You should always ask intelligent, well thought-out questions during or before the conclusion of the interview. Recruiters will almost certainly interpret this as a sign that you are genuinely interested in the job.

Here are some examples of questions you could ask during an interview:

  • Would you describe a typical work day and my responsibilities?
  • How would I be trained or introduced to the job?
  • What are the department’s goals for the year?
  • Who are the people I would be working with and what do they do?
  • Can someone in this job be promoted?

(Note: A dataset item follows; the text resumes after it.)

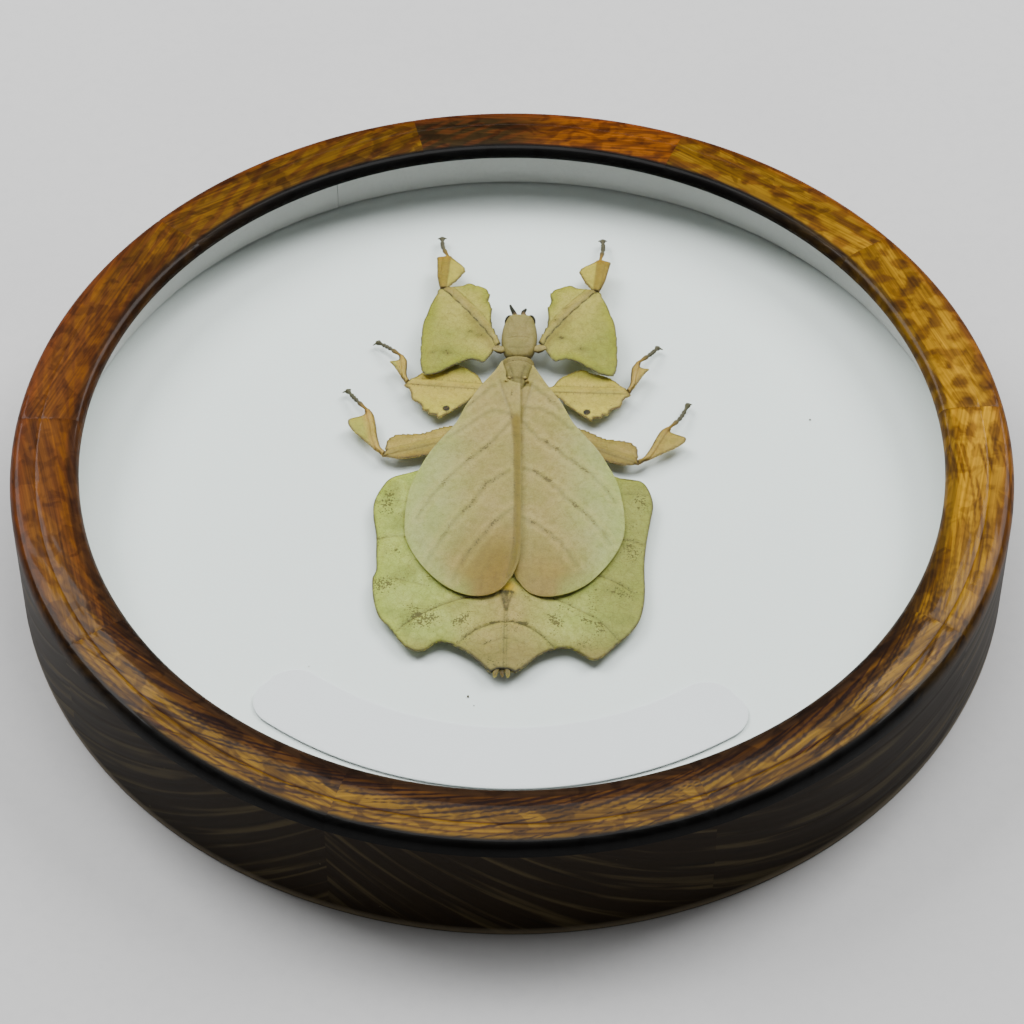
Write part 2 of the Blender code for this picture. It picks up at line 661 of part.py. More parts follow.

If so, to what position?
  • If hired, would I report directly to you, or to someone else?
  • If you were to offer me this job, where could I expect to be in five years?
  • Could you give me a brief tour of your office?
  • In what major markets does this organization compete?
  • If hired, would I be filling a newly created position, or replacing someone?
  • How had your company / organization changed in the last several years?
  • What do you see as the future for this industry looking ahead?
  • What do you like most about working here?
  • Does your company plan to move into any new markets or offer new services?
  • When do you expect to make a final decision on hiring for this position?
  • This is only a partial list, and you should give some serious thought to developing other questions that you might want to present during the interview. Hint: Researching the employer on the Web can help you think of many ideas for additional questions.

Never ask questions about:

  • Salary
  • Vacations
  • Holidays with pay
  • Sick days

Only discuss these topics if the interviewer brings them up first. You want to assure the employer that you are more concerned with ways you can be a valuable employee than in your immediate financial gain. These questions are best left to the second, or “follow-up,” interview.